Landscape Design Practices

Landscape Design Practices

  • Install rain gardens in locations where they catch and temporarily hold rainwater.
  • Use natural drainage patterns, site grading, berms (planted earth mounds) or other methods to channel rainwater away from impervious surfaces (i.e. pavement) onto planted areas such as grass swales, filter strips, or rain gardens.
  • Plant and maintain healthy plant cover, especially on slopes to stabilize the soil and prevent erosion. Select plants adapted to the site and maintenance level.
  • Avoid planting high maintenance turfgrass on steep slopes, next to water's edge, or in areas not conducive to healthy turf growth or reasonable maintenance access.
  • Plant shade trees whose leaves intercept and slow down the rate of rainfall, and whose roots use soil moisture allowing for increased water infiltration.

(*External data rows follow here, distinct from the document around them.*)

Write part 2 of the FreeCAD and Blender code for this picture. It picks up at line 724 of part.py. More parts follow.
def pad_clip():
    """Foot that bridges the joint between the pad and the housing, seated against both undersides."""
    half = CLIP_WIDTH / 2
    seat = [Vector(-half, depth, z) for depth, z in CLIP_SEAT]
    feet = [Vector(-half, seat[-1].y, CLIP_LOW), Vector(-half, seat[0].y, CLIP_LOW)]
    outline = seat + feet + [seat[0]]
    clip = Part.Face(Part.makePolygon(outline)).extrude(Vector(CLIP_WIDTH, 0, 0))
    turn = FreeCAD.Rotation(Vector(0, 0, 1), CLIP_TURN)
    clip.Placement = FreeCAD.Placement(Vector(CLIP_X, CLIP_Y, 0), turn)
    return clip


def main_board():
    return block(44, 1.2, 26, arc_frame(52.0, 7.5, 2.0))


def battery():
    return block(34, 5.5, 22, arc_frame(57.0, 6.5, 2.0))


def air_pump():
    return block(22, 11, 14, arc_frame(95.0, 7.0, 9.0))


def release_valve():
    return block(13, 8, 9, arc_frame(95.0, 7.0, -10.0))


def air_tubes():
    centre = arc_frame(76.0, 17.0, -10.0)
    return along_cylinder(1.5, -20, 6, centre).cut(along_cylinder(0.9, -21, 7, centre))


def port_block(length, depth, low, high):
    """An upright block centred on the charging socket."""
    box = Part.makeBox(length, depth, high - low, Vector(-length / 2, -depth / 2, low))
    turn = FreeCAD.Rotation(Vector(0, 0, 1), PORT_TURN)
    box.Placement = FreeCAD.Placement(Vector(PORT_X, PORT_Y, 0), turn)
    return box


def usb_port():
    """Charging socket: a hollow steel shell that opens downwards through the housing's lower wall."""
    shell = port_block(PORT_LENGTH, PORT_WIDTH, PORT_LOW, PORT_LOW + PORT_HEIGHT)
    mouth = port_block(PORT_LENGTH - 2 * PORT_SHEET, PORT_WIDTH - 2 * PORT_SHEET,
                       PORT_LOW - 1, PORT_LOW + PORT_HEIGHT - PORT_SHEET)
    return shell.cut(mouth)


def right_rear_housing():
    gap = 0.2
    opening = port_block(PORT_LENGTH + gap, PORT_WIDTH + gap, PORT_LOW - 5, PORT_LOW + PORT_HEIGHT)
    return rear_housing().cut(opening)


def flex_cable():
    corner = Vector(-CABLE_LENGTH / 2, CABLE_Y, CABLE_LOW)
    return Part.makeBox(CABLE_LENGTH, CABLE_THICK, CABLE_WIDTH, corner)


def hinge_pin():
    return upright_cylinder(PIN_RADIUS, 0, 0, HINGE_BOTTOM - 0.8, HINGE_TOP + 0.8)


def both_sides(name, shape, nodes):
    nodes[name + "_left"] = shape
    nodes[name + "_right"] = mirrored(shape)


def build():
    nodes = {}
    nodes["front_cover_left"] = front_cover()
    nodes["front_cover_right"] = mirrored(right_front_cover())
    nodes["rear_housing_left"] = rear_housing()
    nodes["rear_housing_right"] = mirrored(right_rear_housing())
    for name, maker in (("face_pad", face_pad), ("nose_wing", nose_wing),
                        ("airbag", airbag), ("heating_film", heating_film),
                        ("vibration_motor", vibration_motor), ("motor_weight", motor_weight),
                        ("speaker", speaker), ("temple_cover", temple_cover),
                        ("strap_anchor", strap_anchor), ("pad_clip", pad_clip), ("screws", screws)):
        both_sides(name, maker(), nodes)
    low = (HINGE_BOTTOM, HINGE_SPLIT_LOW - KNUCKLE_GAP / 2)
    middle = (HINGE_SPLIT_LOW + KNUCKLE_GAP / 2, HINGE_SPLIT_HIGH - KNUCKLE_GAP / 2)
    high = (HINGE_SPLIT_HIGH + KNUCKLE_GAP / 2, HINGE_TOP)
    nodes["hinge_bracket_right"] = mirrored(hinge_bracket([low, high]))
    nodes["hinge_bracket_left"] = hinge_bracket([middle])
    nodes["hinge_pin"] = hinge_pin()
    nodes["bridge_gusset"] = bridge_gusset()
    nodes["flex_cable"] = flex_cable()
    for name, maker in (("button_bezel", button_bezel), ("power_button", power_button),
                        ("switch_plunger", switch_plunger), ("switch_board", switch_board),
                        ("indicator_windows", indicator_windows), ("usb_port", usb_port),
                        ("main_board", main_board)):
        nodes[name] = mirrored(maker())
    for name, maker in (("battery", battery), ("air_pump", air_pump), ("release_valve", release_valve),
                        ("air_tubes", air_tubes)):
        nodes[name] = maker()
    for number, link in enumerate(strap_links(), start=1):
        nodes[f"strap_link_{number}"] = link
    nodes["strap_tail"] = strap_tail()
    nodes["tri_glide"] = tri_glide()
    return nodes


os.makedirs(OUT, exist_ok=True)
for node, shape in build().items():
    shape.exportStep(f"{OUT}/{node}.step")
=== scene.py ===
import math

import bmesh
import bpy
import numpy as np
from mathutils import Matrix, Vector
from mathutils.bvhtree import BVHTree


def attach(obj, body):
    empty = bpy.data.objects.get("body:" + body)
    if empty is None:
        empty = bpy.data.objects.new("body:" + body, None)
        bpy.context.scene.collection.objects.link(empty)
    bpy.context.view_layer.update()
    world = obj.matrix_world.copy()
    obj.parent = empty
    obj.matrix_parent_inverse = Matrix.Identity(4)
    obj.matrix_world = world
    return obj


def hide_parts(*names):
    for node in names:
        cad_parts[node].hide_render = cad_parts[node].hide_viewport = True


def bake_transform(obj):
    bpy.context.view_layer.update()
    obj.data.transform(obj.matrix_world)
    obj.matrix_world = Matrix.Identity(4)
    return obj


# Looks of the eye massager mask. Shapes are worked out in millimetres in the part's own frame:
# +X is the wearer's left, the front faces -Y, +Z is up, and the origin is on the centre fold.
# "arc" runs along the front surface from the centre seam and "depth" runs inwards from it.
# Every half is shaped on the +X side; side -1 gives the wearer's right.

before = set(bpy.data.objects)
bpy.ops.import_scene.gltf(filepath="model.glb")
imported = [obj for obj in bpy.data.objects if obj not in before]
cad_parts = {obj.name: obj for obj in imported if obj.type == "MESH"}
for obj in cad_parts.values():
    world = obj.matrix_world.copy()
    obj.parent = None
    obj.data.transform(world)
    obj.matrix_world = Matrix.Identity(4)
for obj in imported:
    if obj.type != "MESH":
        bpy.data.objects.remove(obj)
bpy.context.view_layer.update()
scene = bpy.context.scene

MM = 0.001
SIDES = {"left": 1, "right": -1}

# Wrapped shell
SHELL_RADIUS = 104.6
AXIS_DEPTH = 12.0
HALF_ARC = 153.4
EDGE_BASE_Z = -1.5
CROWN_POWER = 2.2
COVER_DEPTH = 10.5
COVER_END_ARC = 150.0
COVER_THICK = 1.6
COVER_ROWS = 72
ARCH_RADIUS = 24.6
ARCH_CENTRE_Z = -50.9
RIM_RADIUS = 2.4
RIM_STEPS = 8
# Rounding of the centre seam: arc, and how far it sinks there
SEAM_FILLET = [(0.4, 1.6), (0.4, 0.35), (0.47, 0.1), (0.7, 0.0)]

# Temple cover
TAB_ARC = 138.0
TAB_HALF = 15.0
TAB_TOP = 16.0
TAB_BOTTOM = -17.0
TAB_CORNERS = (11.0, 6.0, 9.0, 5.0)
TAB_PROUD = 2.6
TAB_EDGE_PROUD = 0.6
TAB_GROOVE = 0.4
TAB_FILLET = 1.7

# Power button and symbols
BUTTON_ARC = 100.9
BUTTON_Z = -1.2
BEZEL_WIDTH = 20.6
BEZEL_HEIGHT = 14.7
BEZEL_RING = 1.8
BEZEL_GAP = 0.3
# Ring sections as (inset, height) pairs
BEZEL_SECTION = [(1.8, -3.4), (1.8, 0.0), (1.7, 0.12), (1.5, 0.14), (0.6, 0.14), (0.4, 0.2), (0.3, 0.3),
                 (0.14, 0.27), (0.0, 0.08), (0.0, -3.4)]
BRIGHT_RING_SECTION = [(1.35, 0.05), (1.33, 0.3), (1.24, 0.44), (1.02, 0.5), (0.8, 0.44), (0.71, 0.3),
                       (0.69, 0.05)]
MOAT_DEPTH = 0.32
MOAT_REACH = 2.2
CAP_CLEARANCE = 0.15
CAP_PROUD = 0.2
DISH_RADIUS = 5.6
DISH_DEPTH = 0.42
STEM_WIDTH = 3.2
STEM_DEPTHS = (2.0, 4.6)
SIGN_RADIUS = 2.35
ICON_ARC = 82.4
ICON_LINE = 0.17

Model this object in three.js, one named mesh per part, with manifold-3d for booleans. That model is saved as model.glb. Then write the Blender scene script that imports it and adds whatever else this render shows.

  • Consider using native plants in our landscape.  They look great without much water or fertilizer.
  • When reseeding/establishing a lawn, use grasses that are well adapted to local conditions and your needs.
  • Minimize the amount of area covered by paved surfaces. Where feasible, use permeable materials such as bricks, interlocking pavers, porous concrete, mulch, or others.
  • Take an active role in developing the property design during new home construction or landscape renovation projects, before grading and construction begins.